I did some research and found out there was no patent on the device. I worked with computer aided design to create a model, and we 3D printed the prototypes. I went to Steve Dillon, who owns one of the largest music stores on the East Coast, and pitched him the idea. He’s good friends with Steven Greenall (who invented the pBone) and set me up with him. Steven became my mentor and helped me think about how to make my prototype better.
The Extendabone is an accessibility thing, both physically and economically. There are lots of school systems and families that can’t afford to buy an instrument with a valve. Some kids are not even started on the trombone because parents and teachers think it’s too big for them. Doc Severinson himself has said that he wanted to play trombone, but his dad thought he was too small. Think of how many others have been told that! Students don’t necessarily grow into being able to reach. I’ve seen high schoolers—both boys and girls—who can’t reach seventh position. There are even professionals who mess up their embouchure, neck, or arm trying to reach seventh position!
As a freelancer, you’re frequently called to work a variety of gigs, from orchestral subbing to Broadway pits. How do you prepare mentally and musically for such diverse assignments?
It’s challenging because you never know what your next gig could be, but that also makes it fun.
Listening to the music is the best way. For example, West Side Story was the last musical I played. I’ve played it with an orchestra before, but when it was time to play with the pit, they were playing it the way a big band would. I had to study and adjust. That’s what you do for everything.
What’s your advice for young artists on marketing themselves and finding jobs?
One of the things that I’ve tried to tell my students in college is to take advantage of work-study opportunities. Once I had to transition from a full-time orchestral job to freelancing, I noticed the opportunities that I had maybe missed at Juilliard. I worked in the orchestra library, and I’m a highly trained orchestral librarian, but I don't have any experience that qualifies me to work in an office, even at a nonprofit. But anyone who worked in the registrar’s office or admission has office experience and learns how to use software. They can easily find a side hustle that will keep them in steady paychecks while freelancing. Think about what else you’re interested in, and try to get jobs in that field. Everybody does work-study anyway—why not get real-world experience while doing it?

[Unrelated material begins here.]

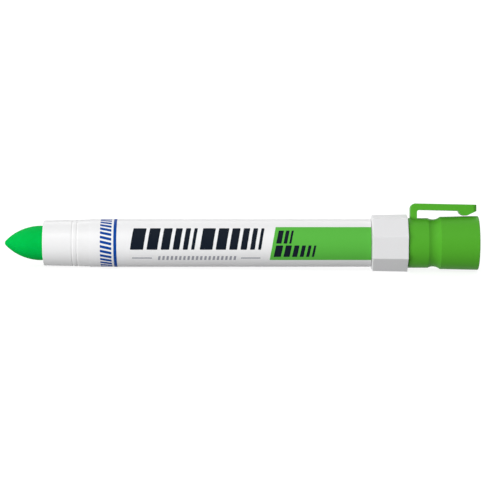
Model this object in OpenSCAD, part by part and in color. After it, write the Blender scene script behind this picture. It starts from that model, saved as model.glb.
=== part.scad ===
// Twist-up solid paint marker, lying along X on a flat of its octagonal knob.
// The tip points to -X. The origin is on the axis, at the middle of the straight grip.

/* [Paint stick] */
// Diameter of the paint stick
stick_d = 12.7; // [11:0.1:14]
// Length of the stick that stands out of the barrel
stick_out = 14.4; // [8:0.2:18]
// Length of the bullet nose
nose_len = 13.4; // [8:0.2:14]
// Radius of the nose at its very tip
nose_tip_r = 1.32; // [0.6:0.02:3]
// Solid length ahead of the spindle hole
stick_solid = 10; // [6:0.5:12]

/* [Barrel] */
// Length from the front face to the knob
barrel_len = 119.9; // [100:0.1:140]
// Thickness of the barrel's wall
barrel_wall = 1.4; // [1.1:0.1:2.5]
// Length of the tapered front
taper_len = 17; // [14:0.5:20]
// Drop of the taper on each side
taper_drop = 0.4; // [0.2:0.05:0.6]
// Length of the plain guide bore behind the front face
guide_len = 13; // [10:0.5:16]
// Radial gap between the paint stick and its guide
guide_gap = 0.15; // [0.1:0.05:0.4]
// Width of the ribs that keep the carrier from turning
rib_w = 1.2; // [0.8:0.1:1.8]
// Number of guide ribs
rib_count = 4; // [2:1:6]
// Depth of the two rings that the closed cap snaps over
snap_depth = 0.12; // [0.05:0.01:0.2]

/* [Label] */
// Thickness of the label film
label_t = 0.1; // [0.08:0.01:0.2]
// Thickness of the printed fields
ink_t = 0.05; // [0.04:0.01:0.1]
// Length of the coloured panel along its lower edge
panel_len = 37; // [25:0.2:45]
// Height of the panel across the barrel
panel_h = 12; // [8:0.1:14]
// Shift of the panel's upper corner, which slants its front edge
panel_slant = 2.2; // [0:0.1:5]
// Distance of the label's end from the rear of the barrel
label_end = 0.1; // [0.05:0.05:1]
// Distance of the stripe behind the front face
stripe_at = 26.5; // [22:0.1:30]
// Width of the stripe
stripe_w = 1.1; // [0.6:0.1:2]

/* [Feed mechanism] */
// Wall of the cup that holds the paint stick
cup_wall = 0.8; // [0.6:0.05:1.2]
// Depth of the cup
cup_depth = 5; // [4:0.5:7]
// Length of the nut behind the cup
nut_len = 6; // [5.6:0.2:8]
// Running gap of sliding and turning fits
run_gap = 0.1; // [0.06:0.01:0.1]
// Pitch of the feed thread
pitch = 4; // [3.6:0.1:4.4]
// Radius of the spindle's core
core_r = 2.2; // [1.9:0.05:2.4]
// Height of the thread
thread_h = 1; // [0.7:0.05:1.1]
// Gap between the spindle's thread and the nut
thread_gap = 0.15; // [0.12:0.01:0.2]
// Travel that draws the tip into the barrel, past the front face
draw_in = 1; // [0.5:0.1:2]
// Length of the bush at the rear of the barrel
bush_len = 8; // [6:0.5:10]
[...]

It’s important to use the opportunities that are around you. As musicians, we often do these community engagement things at hospitals or schools. I gave a master class on freelancing at New England Conservatory last year, and spoke with a trombone quartet. I told them to name their quartet, put together a press kit, refine these programs, and go out and sell them. Use the school gigs as opportunities to refine what you're doing and get as good as you possibly can at speaking to audiences. Then you have a product that you can sell.
When it comes to marketing your brand, I’m still a student of that. I’ve built websites—I just revamped mine, actually—but what I’m really good at is being myself. I like to write about teaching and practicing and share my authentic self on social media.